Na prática, porém, a intenção pode virar uma bomba capaz de provocar estragos consideráveis na economia. O tamanho da encrenca embutida no pacote pode ser medido em um número: em média, por ano, cerca de 240000 casos trabalhistas e tributários aguardam decisões definitivas nas Cortes superiores, segundo estimativa do Conselho Nacional de Justiça. Apenas o escritório de advocacia Machado Meyer, um dos maiores do país, tem cerca de 1800 processos sobre tributos nessa fase, somando 25 bilhões de reais em litígios que tramitam na segunda instância. Na nova PEC, o réu tem direito a recorrer de uma condenação, mas isso não garante que o pagamento será adiado.
A proposta, de autoria de Alex Manente (Cidadania-SP) e relatada por Fábio Trad (PSD-MS), prevê instrumentos para atenuar o impacto da medida, como a possibilidade de Cortes superiores revogarem uma decisão teratológica jargão jurídico para sentenças claramente absurdas e a previsão de que a lei não afetará os casos que estejam atualmente em tramitação na Justiça. Todo mundo ficará prevenido, não vai haver surpresa nem risco. Quem tem razão vai poder executar a decisão muito antes e os recursos protelatórios diminuirão, defende o ex-presidente do STF Cezar Peluso, que vê na PEC a ressurreição de uma proposta sua, que acabou sendo arquivada em 2018.
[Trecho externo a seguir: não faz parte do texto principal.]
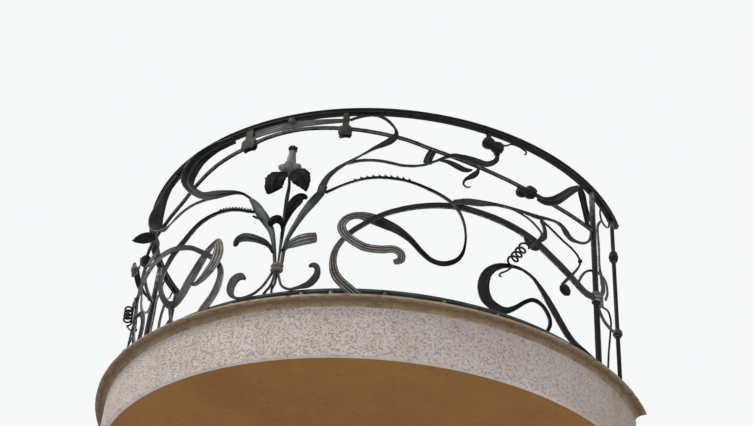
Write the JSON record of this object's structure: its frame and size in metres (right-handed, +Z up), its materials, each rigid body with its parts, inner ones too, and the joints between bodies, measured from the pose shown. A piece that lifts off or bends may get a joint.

A discussão já provoca previsíveis e justos calafrios no meio empresarial, sobretudo em um momento de enorme fragilidade econômica. Flávio Rocha, dono da Riachuelo, é um dos que fazem ressalvas ao projeto, chamando atenção para a insegurança jurídica que isso pode criar. Nosso objetivo é tornar o país um polo que atrai investimentos e não um que repele, afirma. Já Sérgio Zimerman, fundador da Petz, uma das maiores redes de pet shop do país, com 112 lojas, levanta outro ponto: Não que eu aprove a prisão em segunda instância e seja contra algo que afeta o meu bolso, mas as decisões da área trabalhista são muitas vezes reformadas em instâncias superiores.
Algumas estatísticas respaldam a observação do empresário. Em 2019, 39% das decisões de segundo grau tiveram recursos ao Tribunal Superior do Trabalho. Desse montante, 20% foram parcial ou integralmente acolhidos. Se a PEC for aprovada, o dinheiro seria liberado antes do fim dos recursos, é um grande problema, afirma Otávio Pinto e Silva, professor da Faculdade de Direito da USP. Deve haver algum mecanismo para assegurar o direito ao contraditório e o mínimo de segurança de que o trânsito em julgado em segunda instância não vai agredir de maneira injusta o patrimônio de quem quer que seja, diz Noemia Garcia Porto, presidente da Associação Nacional dos Magistrados da Justiça do Trabalho.
No Congresso, que tem temas urgentes a tratar, como a reforma tributária, a PEC já provoca reação e drena energia. De um lado, enfrenta a previsível resistência do Centrão, bloco que abriga muitos parlamentares enrolados com a polícia e a Justiça. Já o PT, que também era contra a execução de pena em segunda instância quando queria tirar Lula da cadeia, agora acena com o voto favorável no formato da PEC ampliada, com a inclusão de processos trabalhistas e tributários. Uma coisa é certa: a discussão, que desde 2016 mobiliza boa parte da sociedade, volta agora sob a forma de um 'frankenstein' legislativo. Isso não só não encerra como ainda amplia a polêmica. Da forma como vem sendo colocado, o retorno da segunda instância corre o risco de nunca sair do papel.